Видишь ли, мы не задумываемся, какое это тяжелое бремя – постоянно заглядывать в глаза безумию…
– Но есть же методики! Супервизии… Они для того и придуманы, – вяло возражал я. – И что же они не сработали?
– Ну да, ну да, – соглашался старик, скептически покачивая головой. – Однако…
Но тут я вцепился в Штерна с другой стороны.
– А как вы догадались, что Миша Новиков здесь ни при чем?
Штерн удивился:
– Ну, во-первых, все-таки при чем… А во-вторых, помнишь, когда мы разговаривали о Радкевиче и Джеке-потрошителе в кабинете главного? Я тогда еще удивился, что это Семагин так скромно молчит. Я ведь помню, что он писал какую-то работу о расстройствах личности, в связи с чем постоянно торчал в архиве. С Семеновым нашим подружился, таскал ему водку… И много чего разыскал. В частности – историю болезни Радкевича. Ты помнишь Семенова? Вот-вот… А потом, каюсь, ведь это я рассказал Семагину о Радкевиче. Он страшно увлекся тогда этой темой. Такой энтузиазм… И вдруг – абсолютное равнодушие. Мне оно показалось не совсем искренним. Я насторожился. И вот…
– У меня вопрос: почему именно Семагин? Я имею в виду сумасшествие, – удивлялся я. – Он казался таким… обычным. Атлет. Косая сажень в плечах. Этакий жеребец-производитель. Совсем не тот психотип, чтобы…

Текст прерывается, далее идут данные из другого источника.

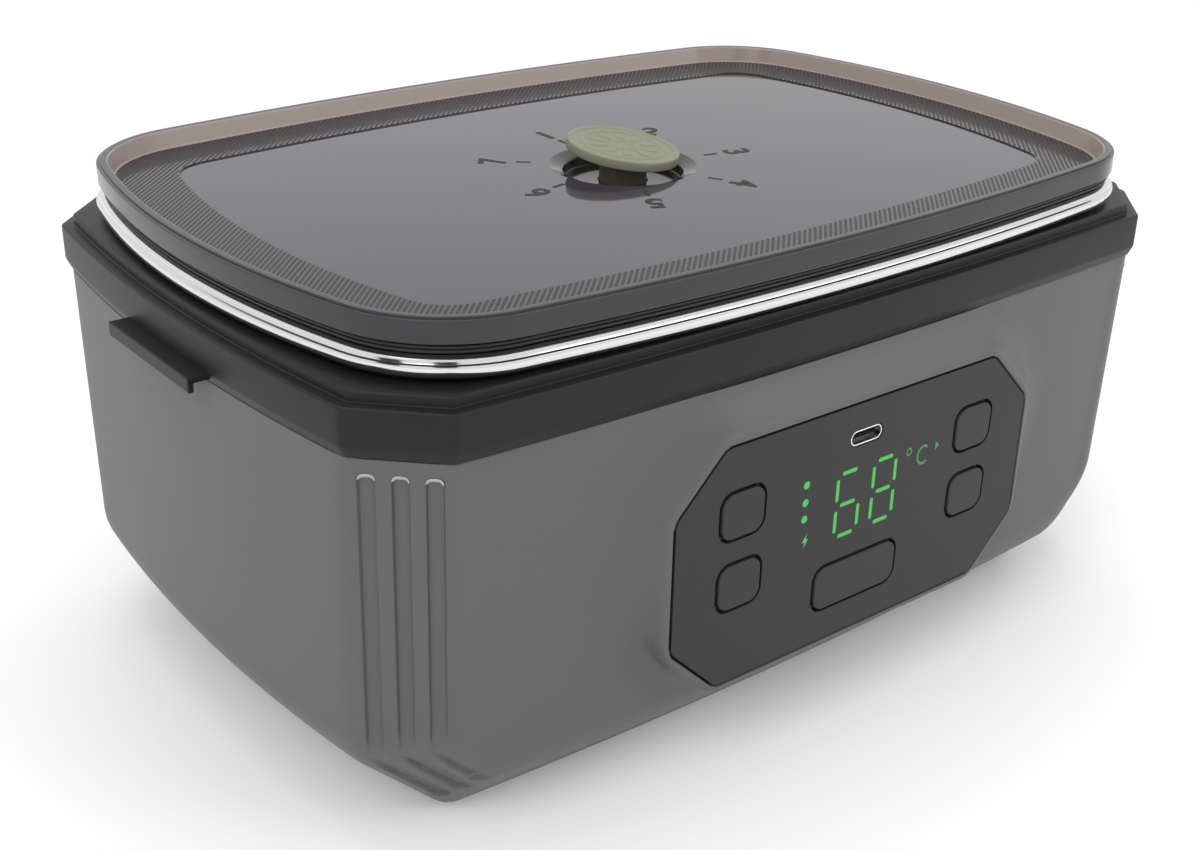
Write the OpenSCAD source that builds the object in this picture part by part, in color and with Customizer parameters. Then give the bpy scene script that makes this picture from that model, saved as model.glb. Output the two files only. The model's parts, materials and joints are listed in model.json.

– Психотип! Да кто ж знает, почему это происходит?! Не вам бы, голубчик, такое говорить. Читали вы доктора Чехова? У него частенько медики сходят с ума. И у других…
– Так то литература!
– Литература – не значит «вранье», – рассердился Штерн. – По нашему ведомству как-то видел статистику – вот это, знаешь ли, цифры! Вдумайся, человече: нас, психиатров, сама профессия в боги рядит – судить о душе – это ли не палачество? Это ли не бремя непереносимое, не груз для сердца? Не кара, в конце концов?
– Что-то вы как-то пессимистично, – не соглашался я.
– А что, по-вашему, способно противостоять реальному злу в нашей сфере? Супервизии ваши, что ли? Молоды вы, голубчик… Нет, я настаивать не хочу. Но все же предупреждаю, как старший по цеху, так сказать. Наш брат просто обязан иметь за душой хоть что-то еще, кроме голой теории. Какое-то, как бы это выразиться, санирующее мировоззрение. Блокировку. Если сказать иначе – веру.
Потому что рано или поздно, но, занимаясь подобными случаями, вы непременно столкнетесь с мыслью или ощущением, что да – чья-то кровавая душа выползла из преисподней и рыщет по миру в поисках новой оболочки, дабы творить с ее помощью зло. Она испытывает дикую, неуемную жажду, неизвестно кем и для чего вложенную ей от рождения, и мало что способно этой жажде противостоять.